Q: Dear Angie, I have two problems. Number one is that I have two roommates _ my

roommate and his girlfriend. The second problem is that I am friends with both of them, so it's hard for me to tell either one of them that they spend too much time together in my room. They hardly ever go to her room, so I have to deal with them being together in front of me and it is really distracting when I'm trying to work or even sleep. Next year we are planning to live together but I don't want to have the same problem again _ this can't go on. How can I talk to them without losing my friends? - Seen too much



A: You said it yourself, this can't go on, and you've obviously had enough. You've been so accommodating to them and so far offered no objections to their behavior, so they've probably thought that they weren't doing anything to upset you.
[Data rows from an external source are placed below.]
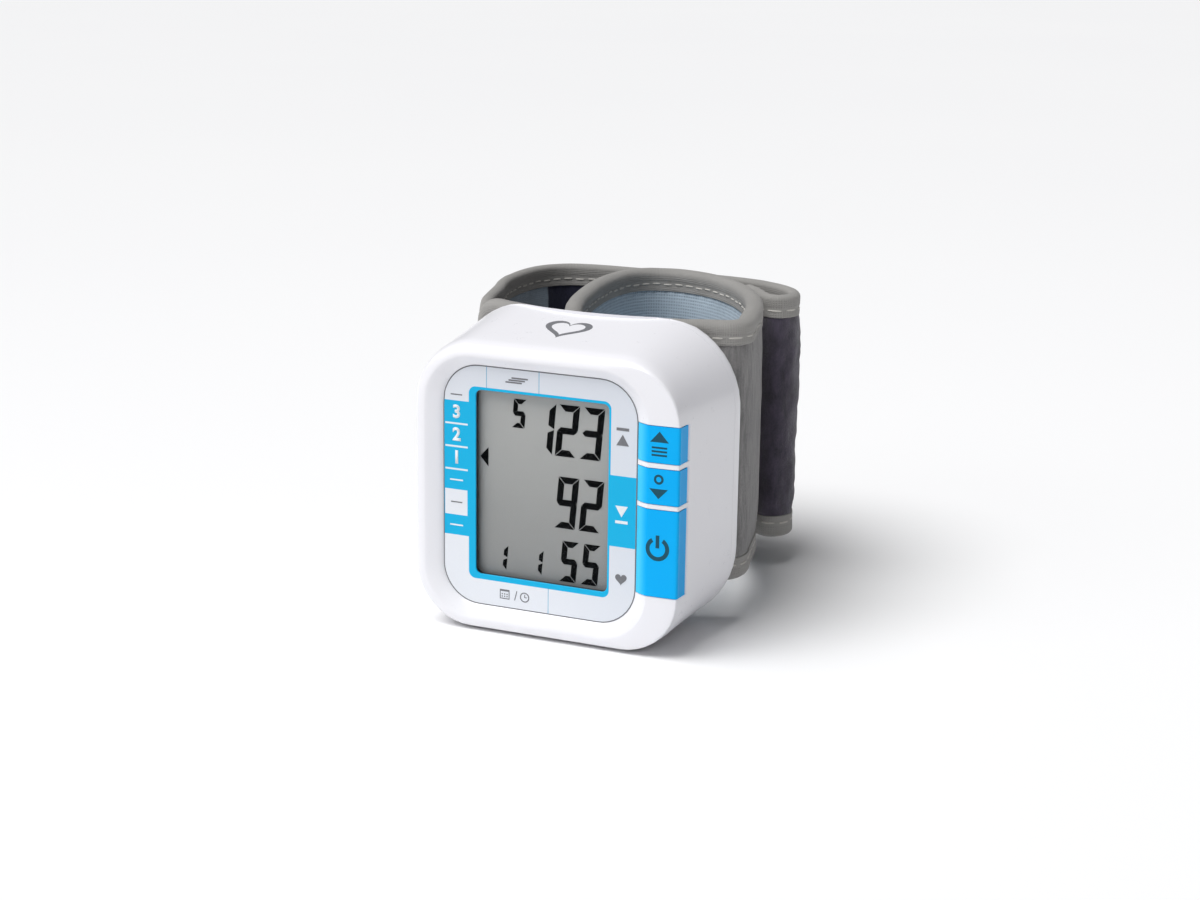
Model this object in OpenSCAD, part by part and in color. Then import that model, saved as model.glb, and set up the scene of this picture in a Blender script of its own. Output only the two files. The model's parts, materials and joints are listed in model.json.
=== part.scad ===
// Wrist blood pressure monitor: white case with display and three keys, and a
// preformed cloth cuff whose long strap wraps round the outside.
// Millimetres. Z = 0 is the flat base of the case, -Y is the display side,
// X = 0 is the middle of the case, and the origin is the middle of the base.

/* [Case] */
// Width of the case at its front edge
front_w = 70.2; // [69:0.1:73]
// Width of the case at its back edge
back_w = 77.6; // [76:0.1:80]
// Depth of the case, from the front ridge to the back face
case_d = 32; // [32:0.5:34]
// Height of the top of the case at its front edge
front_h = 71.6; // [71:0.1:74]
// Height of the top of the case at its back edge
back_h = 77.2; // [77:0.1:80]
// Thickness of the case walls
wall = 1.8; // [1.6:0.1:1.8]
// Corner radius of the case outline at the front edge
front_r = 15; // [14:0.5:16]
// Corner radius of the case outline at the back edge
back_r = 21.5; // [20:0.5:22]
// Radius of the hollow in the back that sits on the wrist
saddle_r = 70; // [70:1:80]

/* [Panel and display] */
// Width of the printed panel
panel_w = 51.4; // [51:0.1:52]
// Height of the printed panel
panel_h = 60; // [59:0.1:61]
// Corner radius of the printed panel
panel_r = 9.7; // [8:0.1:11]
// Width of the display window
window_w = 35.1; // [34:0.1:36]
// Height of the display window
window_h = 46.1; // [44:0.1:47]

/* [Keys] */
// How far a key travels when pressed
key_travel = 0.4; // [0.2:0.05:0.5]
// Gap round each key
key_gap = 0.15; // [0.1:0.05:0.2]

/* [Cuff] */
// Height of the preformed cuff
cuff_h = 66; // [60:1:66]
// Height of the lower edge of the preformed cuff above the base
cuff_z = 10; // [9:0.5:11]
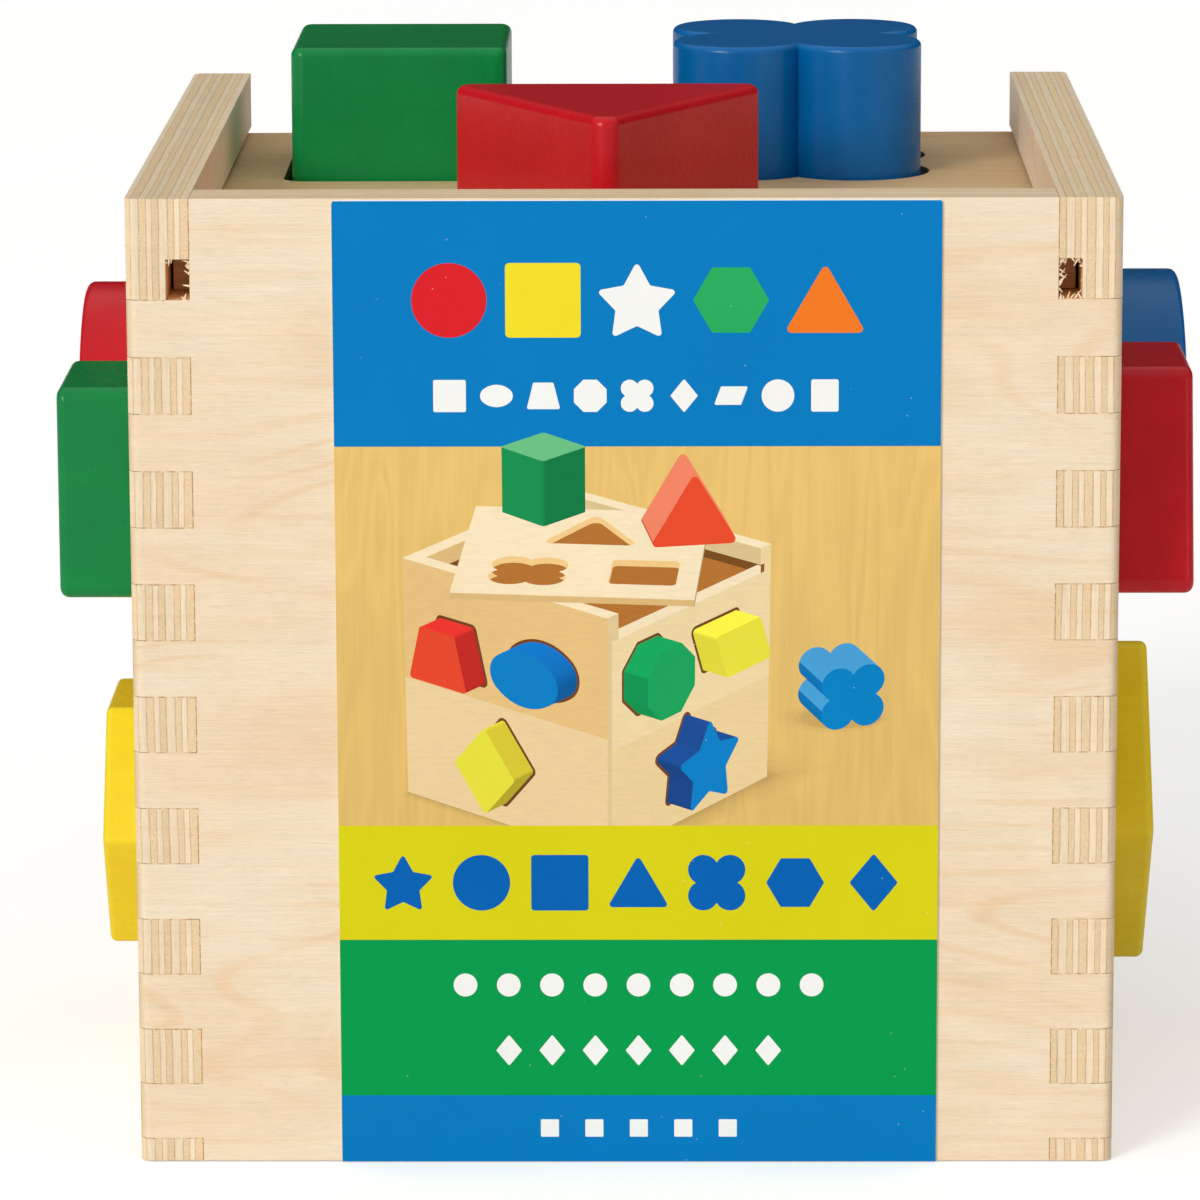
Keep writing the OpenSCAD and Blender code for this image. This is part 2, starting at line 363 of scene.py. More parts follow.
    rough = mat.lerp(end, mat.span(fibre, (0.2, 0.8), to=(0.52, 0.66)), 0.74)
    height = mat.add(mat.mul(fibre, 0.6), mat.mul(fine, 0.35))
    height = mat.sub(height, mat.mul(mat.span(pore, (0.62, 0.78)), 0.5))
    height = mat.sub(height, mat.mul(line, 0.8))
    height = mat.add(height, mat.mul(dots, end, 0.8))
    return mat.surface(base, rough, mat.bump(height, distance=0.00005, strength=0.7), spec=0.35)


# ------------------------------------------------------------------ the six boards
BOARDS = {
    # node: (thickness axis, good face is the high one, grain axis, plies, seed)
    "front_panel": (1, False, 0, 9, 1.0),
    "back_panel": (1, True, 0, 9, 2.0),
    "left_panel": (0, False, 1, 9, 3.0),
    "right_panel": (0, True, 1, 9, 4.0),
    "base_panel": (2, False, 0, 5, 5.0),
    "sliding_lid": (2, True, 0, 5, 6.0),
}
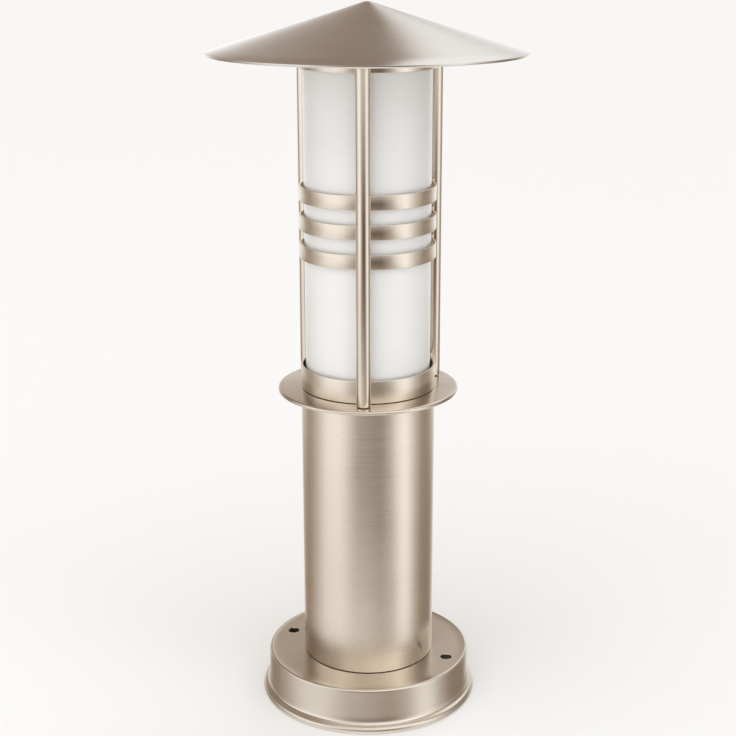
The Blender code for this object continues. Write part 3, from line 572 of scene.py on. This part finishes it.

Before you sign yourself up for another year of this suffering, you need to talk to both roommates and work something out. You're all friends, and emphasize that point before you start the discussion. Tell them it has nothing to do with either of them personally, but it's hard enough for any college student to just have ONE roommate _ two roommates could break anyone down! You need to express that you miss having private time, and that perhaps you'd be willing to make yourself disappear from the room once in a while for them to spend time together elsewhere in exchange. I would suggest not telling them that they spend too much time together in general, as it may be construed as you insulting the nature of their relationship. The bottom line is that you are uncomfortable with the current state of affairs, and will not live this way next year. Your friends may be annoyed at first, but they'll get over it. Once you're less peeved at them, you'll probably all end up becoming closer friends.